After making sure we were all settled, Mr. Tijab disappeared into the house and re-emerged with a rebab. He sat down and serenaded us with the strange, one-stringed instrument while we ate. Next, he chose me as his protégée and helped me place the rebab on my lap and grip the bow.
To be honest, I don’t like music very much, and I didn’t think the instrument sounded particularly good even when played by our teacher. I felt that the rebab just sounded like unnecessary noise regardless of how skilled the player was.
This is why I was surprised at how much I enjoyed what came next. Mr. Tijab led us into his house, which was occupied by so many instruments that it wouldn’t be much of an exaggeration to say that he lived in an orchestra. He assigned us each an instrument and Atik helped translate his instructions. We practiced over and over until it was time to play all of our parts together.
Gamelan music, which consists mostly of various traditional metallophones like the ones we played, is ubiquitous in Indonesia, and I was thrilled to be creating the same tune that I’ve heard playing in shops and restaurants all year.
After perhaps ten minutes of playing, Mr. Tijab was excited to introduce us to still more traditional artifacts. He demonstrated some of the puppets while Atik told us the stories that were associated with each puppet character. Then he brought out a costume that is worn during Javanese dance performances and insisted that somebody try it on.
Since nobody else in our group volunteered, I stood up and Mr. Tijab rushed to dress me, lamenting that it didn’t fit properly because I was too thin–“Kecil!” he exclaimed when the belt slid right over my hips and he had to knot it several times in the back to keep it on long enough for Josh to get a picture.
Before we left, Mr. Tijab insisted on feeding us again, even though we were all still full from our huge breakfast and the snacks that he had stuffed us with. Nonetheless, we nibbled on tempeh and gado-gado as we appreciated the view from our host’s window.
Our meal finished, we thanked Mr. Tijab profusely and hopped in the car. Our final destination was Mendut Temple and Monastery. Though Josh and I had been there before, we were excited to experience it with Atik.

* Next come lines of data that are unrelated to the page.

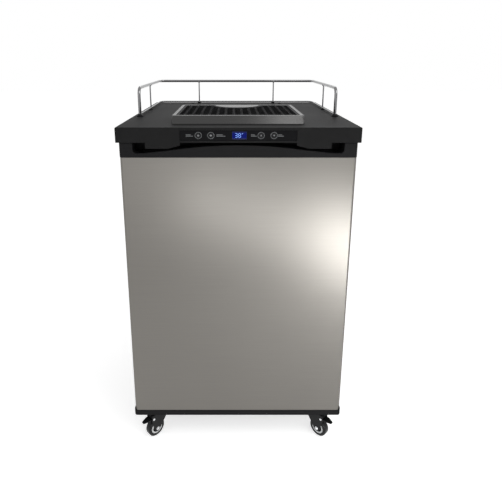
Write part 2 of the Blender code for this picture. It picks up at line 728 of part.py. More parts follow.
def tray_outline(inset, front_extra=0.0):
    """Outline of the tray, a given distance inside its foot.

    The opening, and what lies in it, has a round bay at the rear. The foot is straight there,
    so the surround's flat rim fills the bay.
    """
    half = TRAY_HALF_WIDTH - inset
    front = FRONT + TRAY_FRONT_FROM_DECK + inset + front_extra
    rear = FRONT + TRAY_REAR_FROM_DECK - inset
    middle = FRONT + TRAY_BAY_FROM_DECK
    radius = TRAY_BAY_RADIUS + inset - TRAY_RIM
    if inset < TRAY_RIM / 2:
        bay = [(radius - 2 * radius * i / SMALL_SIDES, rear) for i in range(SMALL_SIDES + 1)]
    else:
        reach = math.degrees(math.acos((middle - rear) / radius))
        bay = arc((0, middle), radius, -90 + reach, -90 - reach, SMALL_SIDES)
    points = arc((half - TRAY_CORNER, front + TRAY_CORNER), TRAY_CORNER, -90, 0, 2)
    points += arc((half - TRAY_CORNER, rear - TRAY_CORNER), TRAY_CORNER, 0, 90, 2)
    points += bay
    points += arc((TRAY_CORNER - half, rear - TRAY_CORNER), TRAY_CORNER, 90, 180, 2)
    points += arc((TRAY_CORNER - half, front + TRAY_CORNER), TRAY_CORNER, 180, 270, 2)
    return points


def tray_loop(inset, height, front_extra=0.0):
    return [(x, y, DECK_TOP + GAP + height) for x, y in tray_outline(inset, front_extra)]


def build_tray():
    sheet, slope = TRAY_SHEET, TRAY_APRON_SLOPE
    section = [(0, 0, 0), (0, TRAY_HEIGHT, slope), (TRAY_RIM, TRAY_HEIGHT, slope),
               (TRAY_RIM, TRAY_HEIGHT - TRAY_LIP, slope),
               (TRAY_RIM - sheet, TRAY_HEIGHT - TRAY_LIP, slope),
               (TRAY_RIM - sheet, TRAY_HEIGHT - sheet, slope),
               (sheet, TRAY_HEIGHT - sheet, slope), (sheet, 0, 0)]
    bm = bmesh.new()
    loft(bm, [tray_loop(*step) for step in section], ring=True)
    add_object("drip_tray_surround", bm, "tray_steel")

    outer = sheet + PAN_CLEARANCE
    inner = outer + PAN_WALL
    ledge = TRAY_RIM + PAN_LEDGE
    height = TRAY_HEIGHT - GRID_CLEARANCE - GRID_THICKNESS - GAP
    section = [(outer, 0, slope), (outer, height, slope), (ledge, height, slope),
               (ledge, height - PAN_WALL, slope), (inner, height - PAN_WALL, slope),
               (inner, PAN_FLOOR, slope)]
    bm = bmesh.new()
    loft(bm, [tray_loop(*step) for step in section])
    add_object("drip_pan", bm, "tray_plastic")
    build_grid()


def hexagon(centre, side):
    return arc(centre, side, 0, 300, 5)


def build_grid():
    """Honeycomb grid: flat-topped cells in staggered columns, kept inside a plain border."""
    edge = TRAY_RIM + GRID_CLEARANCE
    slope = TRAY_APRON_SLOPE
    top = DECK_TOP + GAP + TRAY_HEIGHT - GRID_CLEARANCE
    bottom = top - GRID_THICKNESS
    grid = add_object("drip_grid", prism(tray_outline(edge, slope), "Z", bottom, top), "tray_plastic")

    cell = HEX_SIDE - HEX_WALL / math.sqrt(3)
    column_pitch = 1.5 * HEX_SIDE
    row_pitch = math.sqrt(3) * HEX_SIDE
    columns = int(TRAY_HALF_WIDTH / column_pitch) + 1
    rows = int((TRAY_REAR_FROM_DECK - TRAY_FRONT_FROM_DECK) / row_pitch / 2) + 2
    middle = FRONT + (TRAY_FRONT_FROM_DECK + slope + TRAY_REAR_FROM_DECK) / 2
    cells = bmesh.new()
    for column in range(-columns, columns + 1):
        shift = row_pitch / 2 if column % 2 else 0
        for row in range(-rows, rows + 1):
            centre = (column * column_pitch, middle + row * row_pitch + shift)
            add_prism(cells, hexagon(centre, cell), "Z", bottom - OVERRUN, top + OVERRUN)
    field = add_tool("grid_cells", cells)
    window = prism(tray_outline(edge + GRID_BORDER, slope), "Z", bottom - 2 * OVERRUN,
                   top + 2 * OVERRUN)
    combine(field, add_tool("grid_window", window), "INTERSECT")
    cut(grid, field)


# Guard rail


def rail_lines():
    """Half width, front and rear lines of the rail."""
    return WIDTH / 2 - RAIL_INSET, FRONT + RAIL_FRONT_FROM_DECK, REAR - RAIL_REAR_INSET


def post_places():
    x, front, rear = rail_lines()
    side_y = front + (rear - front) * SIDE_POST_SHARE
    return [(-x, side_y), (x, side_y), (-REAR_POST_X, rear), (REAR_POST_X, rear)]


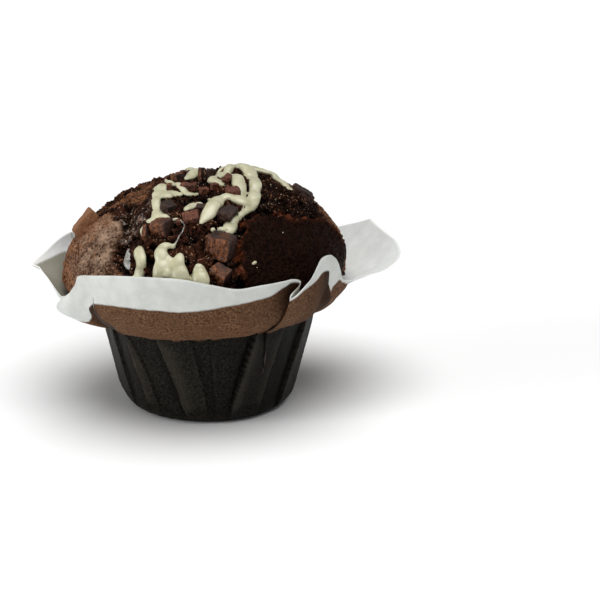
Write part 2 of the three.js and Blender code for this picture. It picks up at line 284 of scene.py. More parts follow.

She led us first around the monastery, where she pointed out the important statues and symbols, gave us a condensed history of Siddhartha Gautama’s transformation into the enlightened Buddha, and even shared the story of her own spiritual journey.
The temple is next to the monastery and, while much smaller than Borobudur Temple, it holds the same importance. There was just enough room for the seven of us to crowd in and rest on ledges as Atik set a timer and asked us to attempt meditation. I think I’m correct in saying that after such a long day, we all napped for those five minutes until the beeping of her phone woke us.
We continued napping on the ride back into Yogya. By the time Atik dropped us off at our guesthouse early afternoon, Josh and I were in awe of how much we had done since she picked us up.
Without a doubt, this was the best tour we could have imagined of Borobudur, and I highly recommend it to anybody who finds themselves in Indonesia. Yogyakarta is a splendid region of the country, and Atik’s tour will immerse you in the magic of Borobudur Temple and the culture of the surrounding area.
*All photos in this post were taken by Josh.
Atik’s tour cost 300,000 IDR per person (~$25 USD) and included everything except for the entrance fee to Borobudur. Meals were included in the tour price, and it was no problem for me and Josh to get vegetarian food.
Pick-up at your hotel is 4am and you will be dropped off around 3pm when the tour is finished.